Here’s an article for you, recently put up by the New York Times. An article about what they deem “Menu Psychology”. In other words: Restaurants are fucking with your head!
Let’s just kick right in with the opening sentence. One of which I hate with all my heart: “CHICKEN liver is what the restaurateur Danny Meyer calls a torpedo. “
First of all, “restaurateur” is the worst word ever. It’s right up there with pus and bologna. You’re a restaurant owner, not a “restaurateur”. What kind of self-righteous arrogant shit is that?! It’s just like the fact the Liberal Arts major who serves me my over-priced latte has to carry the job title “Barista”. Who the fuck knows what that means?! I sure as hell don’t, and neither does this poor fuck. How can he BE something and not know what it is at the same time?! That defies logic, and it’s all because of our need as a society to sugar-coat everything with fancy language that makes the people using it look like fuckweeds.
Not to mention, if someone goes by “Danny”, they probably shouldn’t also go by “Restaurateur”. That kind of word is held only for people who don’t shorten their names. If his name was Daniel, I may buy it. But “Danny” sounds like the name of the 16 year old pie-faced kid spitting in my onion rings at Burger King, not the name of someone running a restaurant that serves chicken liver.
“Left to its own devices, it may be unappetizing and unpopular (MAY be unappetizing and unpopular?! What makes you have that idea, is it ’cause it’s a fuckin’ ORGAN?!), but when paired with what he calls an enhancer — applewood smoked bacon in the case of the chicken liver on the menu at Tabla, Mr. Meyer’s Indian fusion restaurant in the Flatiron District — it not only excites the taste buds but goes to work on the mind.”
Why does that paragraph exist in this article? A precursor to help you get the idea of what the whole thing is about? No, it exists only to piss me off. They wrote this article with one thing in mind: Send Bob Around The Fuckin’ Corner!
Where do I even start? How about “Indian Fusion” restaurant. Do you know what that means? Right: Not real Indian food. Fusion?! That is NOT a word that is appetizing in the least. That’s a word you MAYBE use with juice: Banana-Strawberry FUSION, but even then it’s really forced and obnoxious. However, what this seems to imply is that it’s Indian food PLUS other shit. Basically, American’s are bastardizing another type of food. We’ve done it with many other types. For instance, Italian and Mexican fused to make a Mexican Pizza, which looks oddly like a taco that didn’t get folded up. American bullshit with extra cheese!

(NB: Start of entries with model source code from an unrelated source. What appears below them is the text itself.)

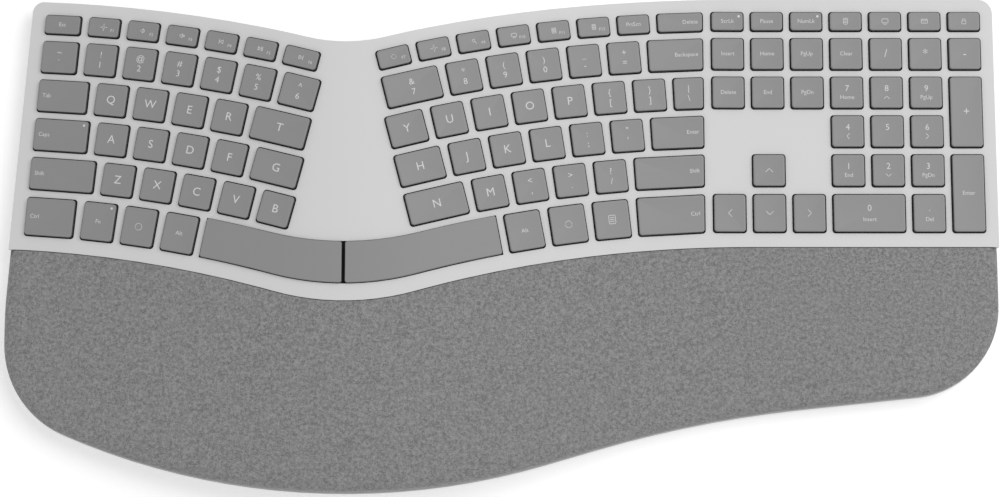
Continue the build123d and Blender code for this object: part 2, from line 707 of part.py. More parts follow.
def rim_edges(body, edge):
    """Top edges of a palm rest layer along the keyboard's outline, without those along the seam."""
    middle_area = inset(PALM_PLAN, edge + COVER_THICKNESS / 2).faces()[0]
    front_area = beside_wave(SEAM_Y - edge - COVER_THICKNESS, SEAM_DIP_RADIUS, -DEPTH).faces()[0]
    chosen = []
    for line in body.edges():
        spot = line @ 0.5
        flat_spot = Vector(spot.X, spot.Y)
        upper = min((line @ 0).Z, (line @ 1).Z) > RIM_TOP + FLOOR_THICKNESS
        if upper and front_area.is_inside(flat_spot) and not middle_area.is_inside(flat_spot):
            chosen.append(line)
    return chosen


def palm_layer(edge, drop, bevel, bottom=RIM_TOP):
    """Palm rest drawn in and lowered, with its upper rim bevelled."""
    body = palm_body(edge, drop, bottom)
    return chamfer(rim_edges(body, edge), bevel)


def make_palm_cover():
    """Fabric skin over the whole palm rest."""
    outer = palm_layer(COVER_INSET, -COVER_PROUD, COVER_BEVEL)
    inner = palm_layer(COVER_INSET + COVER_THICKNESS, COVER_THICKNESS - COVER_PROUD, INNER_BEVEL, 0)
    return outer - inner


FOAM_EDGE = COVER_INSET + COVER_THICKNESS + LAYER_GAP
FOAM_DROP = COVER_THICKNESS - COVER_PROUD + LAYER_GAP
CARRIER_EDGE = FOAM_EDGE + FOAM_THICKNESS + LAYER_GAP
CARRIER_DROP = FOAM_DROP + FOAM_THICKNESS + LAYER_GAP


def make_palm_foam():
    """Foam pad between the fabric and its carrier."""
    outer = palm_layer(FOAM_EDGE, FOAM_DROP, INNER_BEVEL)
    return outer - palm_body(FOAM_EDGE + FOAM_THICKNESS, FOAM_DROP + FOAM_THICKNESS, 0)


def make_palm_carrier():
    """Moulded shell under the foam, with ribs and screw bosses that stand on the base."""
    outer = palm_body(CARRIER_EDGE, CARRIER_DROP, RIM_TOP)
    inner_edge = CARRIER_EDGE + CARRIER_WALL
    hollow = palm_body(inner_edge, CARRIER_DROP + CARRIER_WALL, 0)
    shell = outer - hollow
    backing = palm_body(CARRIER_EDGE + CARRIER_WALL / 2, CARRIER_DROP + CARRIER_WALL / 2, FLOOR_TOP)
    pocket = upright(inset(PALM_PLAN, PALM_LEDGE + RIB_GAP), FLOOR_TOP, RIM_TOP - FLOOR_TOP)
    above = upright(inset(PALM_PLAN, CARRIER_EDGE), RIM_TOP, HIGH)
    for share in CARRIER_RIB_SHARES:
        rib = block(share * WIDTH / 2, -BACK_EDGE / 2, FLOOR_TOP, RIB_THICKNESS, BACK_EDGE, HIGH)
        shell = shell + (rib & backing & (pocket + above))
    for spot in PALM_SCREWS:
        shell = shell + (hexagon(spot, BOSS_SIZE, FLOOR_TOP, HIGH) & backing)
    return shell - [hexagon(spot, SCREW_SHANK, 0, FLOOR_TOP + SCREW_LENGTH) for spot in PALM_SCREWS]


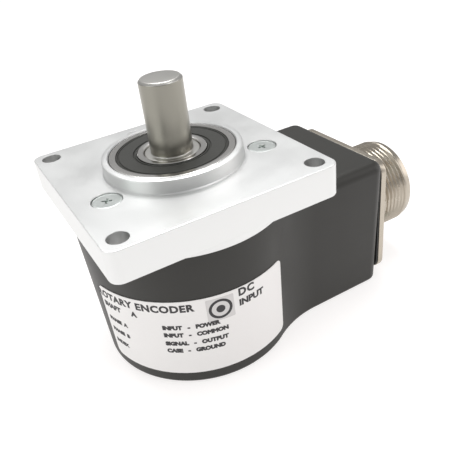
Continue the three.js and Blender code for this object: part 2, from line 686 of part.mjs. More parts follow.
function buildBearing(place, level) {
  const outer = bearingRing(
    BEARING_SEAT_RADIUS,
    OUTER_LAND_RADIUS,
    SEAL_OUTER_RADIUS,
    PITCH_RADIUS + BALL_RADIUS + RACE_GAP,
  );
  const inner = bearingRing(
    BEARING_BORE / 2,
    INNER_LAND_RADIUS,
    SEAL_INNER_RADIUS,
    PITCH_RADIUS - BALL_RADIUS - RACE_GAP,
  );
  const sealTop = BEARING_WIDTH / 2 - SEAL_SETBACK;
  const seal = ring(
    SEAL_INNER_RADIUS + SEAL_LIP_GAP,
    SEAL_OUTER_RADIUS - RUNNING_GAP,
    sealTop - SEAL_THICKNESS,
    sealTop,
  );
  add(`${place}_bearing_outer_ring`, outer, BEARING_STEEL).position.z = level;
  add(`${place}_bearing_inner_ring`, inner, BEARING_STEEL).position.z = level;
  add(`${place}_bearing_ball_cage`, ballCage(), BEARING_STEEL).position.z = level;
  add(`${place}_bearing_front_seal`, seal, SEAL_RUBBER).position.z = level;
  const backSeal = add(`${place}_bearing_back_seal`, seal.clone(), SEAL_RUBBER);
  backSeal.position.z = level - 2 * sealTop + SEAL_THICKNESS;
}

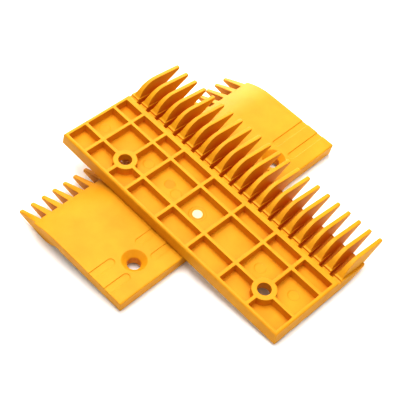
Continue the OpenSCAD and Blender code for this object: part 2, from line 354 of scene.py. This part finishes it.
def round_edges(node, name):
    """Moulded edges: merges the flat facets, then rounds every real edge to its own size."""
    weld = node.modifiers.new("weld", "WELD")
    weld.merge_threshold = WELD_REACH * MM
    flat = node.modifiers.new("flat", "DECIMATE")
    flat.decimate_type = "DISSOLVE"
    flat.angle_limit = math.radians(FLAT_ANGLE)
    sizes = node.modifiers.new("sizes", "NODES")
    sizes.node_group = rounding_tree(name, TO_PLATE[name])
    bevel = node.modifiers.new("edges", "BEVEL")
    bevel.width = RIM_ROUND * MM
    bevel.segments = ROUND_STEPS
    bevel.limit_method = "WEIGHT"
    bevel.use_clamp_overlap = False
    bevel.loop_slide = False
    normals = node.modifiers.new("normals", "WEIGHTED_NORMAL")
    normals.keep_sharp = True


def new_material(name):
    """A new material, the short makers of its nodes, and its shader."""
    material = bpy.data.materials.new(name)
    material.use_nodes = True
    tree = material.node_tree
    return material, Nodes(tree), tree.nodes["Principled BSDF"]


def plate_coordinates(f, matrix):
    """The place of each point in the plate's own frame, in millimetres."""
    mapping = {
        "Vector": f.make("ShaderNodeTexCoord").outputs["Object"],
        "Location": matrix.to_translation() / MM,
        "Rotation": matrix.to_euler(),
        "Scale": (1 / MM, 1 / MM, 1 / MM),
    }
    return f.make("ShaderNodeMapping", mapping, vector_type="POINT").outputs["Vector"]


def open_colour(f, place):
    """The slightly mottled colour of open faces."""
    mottle = f.make("ShaderNodeTexNoise", {"Vector": place, **MOTTLE})
    return f.ramp(mottle.outputs["Fac"], MOTTLE_COLOURS)


def paint_crevice_shade(f, colour):
    """Paints shade into narrow crevices: a deeper orange than open faces, by ambient occlusion."""
    reach = {"Distance": CREVICE_REACH * MM}
    openness = f.make("ShaderNodeAmbientOcclusion", reach, samples=CREVICE_SAMPLES, only_local=True)
    return f.mix("MULTIPLY", 1, colour, f.ramp(openness.outputs["AO"], CREVICE_SHADE_COLOURS))


def disc_mask(f, place, middle, diameter):
    """1 on a round mark on the floor of a plate's pockets, 0 off it, with a soft edge."""
    centre = (middle[0], middle[1], FLOOR_Z)
    edge = {
        "Value": f.vectors("DISTANCE", place, centre, result="Value"),
        "From Min": diameter / 2,
        "From Max": diameter / 2 - MARK_EDGE,
    }
    return f.make("ShaderNodeMapRange", edge, interpolation_type="SMOOTHSTEP").outputs["Result"]


def add_marks(f, place, colour):
    """Adds painted shade in the recessed marks, and the pale disc at the gate: a real gate mark, its
    paleness partly a painted highlight.
    """
    for middle, diameter in SHADED_MARKS:
        colour = f.mix("MULTIPLY", disc_mask(f, place, middle, diameter), colour, MARK_SHADE)
    return f.mix("MIX", disc_mask(f, place, GATE_PLACE, GATE_DISC), colour, GATE_CREAM_AND_HIGHLIGHT)


def moulded_finish(f, place, shader):
    """Satin roughness and bump from one fine grain, with the last sharp edges softened."""
    grain = f.make("ShaderNodeTexNoise", {"Vector": place, **GRAIN}).outputs["Fac"]
    rough = f.make("ShaderNodeMapRange", {"Value": grain, "To Min": ROUGH_LEAST, "To Max": ROUGH_MOST})
    soft = f.make("ShaderNodeBevel", {"Radius": SOFT_ROUND * MM}, samples=SOFT_SAMPLES)
    relief = {
        "Strength": GRAIN_STRENGTH,
        "Distance": GRAIN_DEPTH * MM,
        "Height": grain,
        "Normal": soft.outputs["Normal"],
    }
    finish = {
        "Roughness": rough.outputs["Result"],
        "IOR": PLASTIC_IOR,
        "Specular IOR Level": SPECULAR,
        "Normal": f.make("ShaderNodeBump", relief).outputs["Normal"],
    }
    f.fill(shader, finish)


def plastic_material(name, matrix):
    """Moulded plastic that is laid out in the plate's own frame."""
    material, f, shader = new_material("plastic_" + name)
    place = plate_coordinates(f, matrix)
    # Painted shade deepens the colour in crevices
    colour = paint_crevice_shade(f, open_colour(f, place))
    f.fill(shader, {"Base Color": add_marks(f, place, colour)})
    moulded_finish(f, place, shader)
    return material


def floor_material():
    """Pale floor with the faintest unevenness, and a slight glow that lightens the shadows."""
    material, f, shader = new_material("floor_white")
    patches = f.make("ShaderNodeTexNoise", FLOOR_PATCHES)
    look = {
        "Base Color": f.ramp(patches.outputs["Fac"], FLOOR_COLOURS),
        "Roughness": FLOOR_ROUGH,
        "Emission Color": WHITE,
        "Emission Strength": FLOOR_GLOW,
    }
    f.fill(shader, look)
    return material


def camera():
    """The camera, at the photograph's viewing angle."""
    data = bpy.data.cameras.new("camera")
    data.lens = CAMERA_LENS
    data.clip_end = CAMERA_REACH
    eye = bpy.data.objects.new("camera", data)
    eye.location = Vector(CAMERA_PLACE) * MM
    eye.rotation_euler = Euler([math.radians(angle) for angle in CAMERA_TURN])
    bpy.context.scene.collection.objects.link(eye)
    bpy.context.scene.camera = eye


def studio_floor():
    """The floor that the plates lie on."""
    bpy.ops.mesh.primitive_plane_add(size=FLOOR_SIZE)
    floor = bpy.context.object
    floor.name = "studio_floor"
    floor.data.materials.append(floor_material())


def studio_world():
    """Faint even light from all around."""
    world = bpy.data.worlds.new("studio")
    world.use_nodes = True
    tree = world.node_tree
    Nodes(tree).fill(tree.nodes["Background"], {"Color": WHITE, "Strength": WORLD_LIGHT})
    bpy.context.scene.world = world


def area_light(name, azimuth, height, power):
    """A soft square light that faces the plates."""
    data = bpy.data.lights.new(name, "AREA")
    data.size = LIGHT_SIZE
    data.energy = power
    lamp = bpy.data.objects.new(name, data)
    place = Vector((LIGHT_DISTANCE, 0, 0))
    place.rotate(Euler((0, math.radians(-height), math.radians(azimuth))))
    lamp.location = place
    lamp.rotation_euler = (-place).to_track_quat("-Z", "Y").to_euler()
    bpy.context.scene.collection.objects.link(lamp)


def studio():
    """Floor, lights and the contrast of the picture."""
    studio_floor()
    studio_world()
    for name, (azimuth, height, power) in LIGHTS.items():
        area_light(name, azimuth, height, power)
    view = bpy.context.scene.view_settings
    view.view_transform = "Standard"
    view.look = "High Contrast"


camera()
studio()
for name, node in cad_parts.items():
    node.data.materials.clear()
    node.data.materials.append(plastic_material(name, TO_PLATE[name]))
    round_edges(node, name)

Indian Fusion is one of those trendy-terms. For pretentious indie fuckers who like to think they’re hip. These are the ones who buy clothing at thrift stores, drive hybrid cars, and sit around coffee shops silently judging (and not in the funny way like I do) everyone that is different than them. They like Wes Anderson films (which no one with actual taste does), and they enjoy Co-Op food stores. Why? Because they like paying thirteen dollars for guilt-free milk.

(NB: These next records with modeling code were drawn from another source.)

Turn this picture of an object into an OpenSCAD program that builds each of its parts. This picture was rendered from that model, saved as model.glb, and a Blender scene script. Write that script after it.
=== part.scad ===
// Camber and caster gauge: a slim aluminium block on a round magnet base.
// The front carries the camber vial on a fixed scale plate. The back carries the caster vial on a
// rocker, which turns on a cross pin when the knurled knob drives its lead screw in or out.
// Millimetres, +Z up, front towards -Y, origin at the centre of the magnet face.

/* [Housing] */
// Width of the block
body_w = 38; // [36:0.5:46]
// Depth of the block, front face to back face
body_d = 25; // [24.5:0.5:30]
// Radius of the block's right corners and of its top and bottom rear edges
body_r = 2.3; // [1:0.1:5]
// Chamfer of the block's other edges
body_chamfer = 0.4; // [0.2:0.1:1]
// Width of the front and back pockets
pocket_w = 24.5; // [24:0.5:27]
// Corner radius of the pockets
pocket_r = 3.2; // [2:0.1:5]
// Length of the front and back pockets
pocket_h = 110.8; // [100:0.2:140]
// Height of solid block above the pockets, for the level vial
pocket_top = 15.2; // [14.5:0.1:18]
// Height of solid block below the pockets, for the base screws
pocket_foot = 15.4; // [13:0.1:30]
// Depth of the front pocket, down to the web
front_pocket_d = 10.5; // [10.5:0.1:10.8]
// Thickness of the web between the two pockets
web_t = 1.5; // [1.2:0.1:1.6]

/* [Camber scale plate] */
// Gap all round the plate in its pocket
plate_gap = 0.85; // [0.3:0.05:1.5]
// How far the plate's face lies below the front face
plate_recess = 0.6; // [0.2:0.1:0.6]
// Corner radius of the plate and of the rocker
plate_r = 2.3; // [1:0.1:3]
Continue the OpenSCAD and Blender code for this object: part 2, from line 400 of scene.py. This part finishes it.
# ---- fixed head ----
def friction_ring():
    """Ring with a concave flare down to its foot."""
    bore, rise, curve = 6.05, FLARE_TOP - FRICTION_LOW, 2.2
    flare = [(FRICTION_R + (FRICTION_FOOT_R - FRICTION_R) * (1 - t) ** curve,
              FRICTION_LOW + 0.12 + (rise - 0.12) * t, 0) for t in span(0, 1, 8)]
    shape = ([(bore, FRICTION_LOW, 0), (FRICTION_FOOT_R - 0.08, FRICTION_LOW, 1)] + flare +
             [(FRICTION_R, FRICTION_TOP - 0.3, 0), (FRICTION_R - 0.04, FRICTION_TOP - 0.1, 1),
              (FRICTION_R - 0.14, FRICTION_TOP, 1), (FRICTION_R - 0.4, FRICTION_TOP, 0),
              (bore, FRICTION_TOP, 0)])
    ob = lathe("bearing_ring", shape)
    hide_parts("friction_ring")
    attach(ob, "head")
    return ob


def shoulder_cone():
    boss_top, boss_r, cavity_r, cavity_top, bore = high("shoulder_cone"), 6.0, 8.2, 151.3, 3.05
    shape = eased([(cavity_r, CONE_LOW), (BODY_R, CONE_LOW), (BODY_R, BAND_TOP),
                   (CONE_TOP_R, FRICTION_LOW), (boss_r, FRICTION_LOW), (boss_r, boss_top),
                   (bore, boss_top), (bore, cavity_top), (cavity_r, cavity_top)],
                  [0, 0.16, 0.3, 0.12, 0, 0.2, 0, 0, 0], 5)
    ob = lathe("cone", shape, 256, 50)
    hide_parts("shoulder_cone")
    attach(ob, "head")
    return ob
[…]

This same mindset is why, at the Mall of America here in Minnesota, we actually have something called an Oxygen Bar. An idea that makes me reconsider my stance on genocide.

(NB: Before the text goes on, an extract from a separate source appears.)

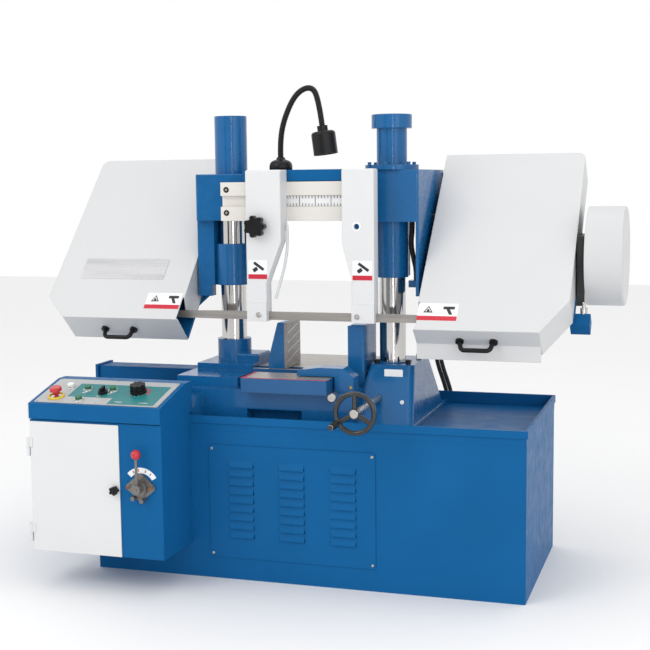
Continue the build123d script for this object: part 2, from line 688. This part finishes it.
# ================================================================ sleeves on the columns
bore = column_radius + column_fit
plate_front = hood_depth + plate_gap
plate_back = plate_front + wheel_plate
band_half = blade_width / 2
blade_inner = band_wheel_radius + blade_gap
band_depth = (band_wheel_depth - band_half, band_wheel_depth + band_half)
low_run_v = band_wheel_v - blade_inner - blade_thickness / 2
high_run_v = band_wheel_v + blade_inner
beam_v = (545, 640)
beam_depth = (56, 130)
beam_wall = 8
left_plate_in, right_plate_in = -430, 312
rear_web = (78, 105)
beam_bracket_y, beam_bracket_z = (95, 262), (1145, 1190)
cheek_x, cheek_y, cheek_bottom = (right_block[1] - 10, right_block[1]), (-38, 330), 880
manifold_x, manifold_y, manifold_z = (284, 324), (318, 352), (880, 912)
junction_x, junction_y, junction_z = (264, 302), (22, 66), (903, 925)
with BuildPart() as left_sleeve:
    block(left_block, (block_front, block_back), left_block_z)
    fillet(left_sleeve.edges().filter_by(Axis.Z), 8)
    fillet(left_sleeve.edges().group_by(Axis.Z)[-1], 3)
    rod((left_column_x, column_y, left_block_z[1]), (0, 0, 1), tube_radius, 190)
    rod((left_column_x, column_y, 905), (0, 0, 1), socket_radius, 137)
    block((left_plate_in, -390), (-20, rear_web[1]), (905, left_block_z[0] + 20))
    block((-449, -402), (-20, 18), (868, left_block_z[0] + 20))
    block((-400, -286), rear_web, (905, left_block_z[0] + 20))
    block((-400, -300), beam_bracket_y, beam_bracket_z)
    bow_block((left_plate_in, right_plate_in), beam_v, beam_depth, Mode.SUBTRACT)
    rod((left_column_x, column_y, 900), (0, 0, 1), bore, left_block_z[1] - 900, Mode.SUBTRACT)
    rod((left_column_x, column_y, left_block_z[1] - 1), (0, 0, 1), bore + 2, 189, Mode.SUBTRACT)
left_sleeve.part.label = "left_sleeve"
export_step(left_sleeve.part, "parts/left_sleeve.step")

flange_bolts = 6
with BuildPart() as right_sleeve:
    block(right_block, (-40, block_back), right_block_z)
    fillet(right_sleeve.edges().filter_by(Axis.Z), 8)
    fillet(right_sleeve.edges().group_by(Axis.Z)[-1], 3)
    rod((right_column_x, column_y, 936), (0, 0, 1), 52, right_block_z[0] - 936 + 10)
    block((172, 250), rear_web, (936, right_block_z[0] + 20))
    block((172, 250), beam_bracket_y, beam_bracket_z)
    block(cheek_x, cheek_y, (cheek_bottom, right_block_z[1]))
    block(manifold_x, manifold_y, manifold_z)
    block(junction_x, junction_y, junction_z)
    rod((right_column_x, column_y, right_block_z[1]), (0, 0, 1), 86, 16)
    rod((right_column_x, column_y, right_block_z[1]), (0, 0, 1), 48.5, 150)
    rod((right_column_x, column_y, 1410), (0, 0, 1), 64.5, 44)
    fillet(right_sleeve.edges().group_by(Axis.Z)[-1], 3)
    with Locations(Plane((right_column_x, column_y, right_block_z[1] + 16))):
        with PolarLocations(74, flange_bolts, start_angle=30):
            Cylinder(6, 9, align=(Align.CENTER, Align.CENTER, Align.MIN))
    bow_block((left_plate_in, right_plate_in), beam_v, beam_depth, Mode.SUBTRACT)
    block((100, right_block[0]), (-80, 30), (rail_low, arm_top), Mode.SUBTRACT)
    bow_block((cheek_x[0] - 1, cheek_x[1] + 1), (high_run_v - 2, high_run_v + 3),
              (band_depth[0] - 2, band_depth[1] + 2), Mode.SUBTRACT)
    rod((right_column_x, column_y, 930), (0, 0, 1), bore, right_block_z[1] - 930, Mode.SUBTRACT)
    rod((right_column_x, column_y, right_block_z[1] - 1), (0, 0, 1), bore + 1, 177, Mode.SUBTRACT)
right_sleeve.part.label = "right_sleeve"
export_step(right_sleeve.part, "parts/right_sleeve.step")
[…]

My next complaint about that paragraph is his use of bacon. Listen, bacon is basically the reason why happiness exists. Don’t go shovin’ it into stuff that shouldn’t have it in it. Like other animals. Chicken and pig do not work together. They are meant to be eaten separately. Bacon isn’t an “enhancer” either. Viagra is an enhancer. Bacon is food, fucker. It doesn’t “enhance” anything. It just makes it taste better. Enhancer is another one of those buzz words, like fusion. It’s strong, it’s scientific. As if this was a genius idea. No, you just put bacon, which is pretty much universally loved, on top of something else. You’re not a genius for doing something that high college students have been doing for years. How about I give “Danny” a vasectomy, and “enhance” society by making sure he can’t reproduce.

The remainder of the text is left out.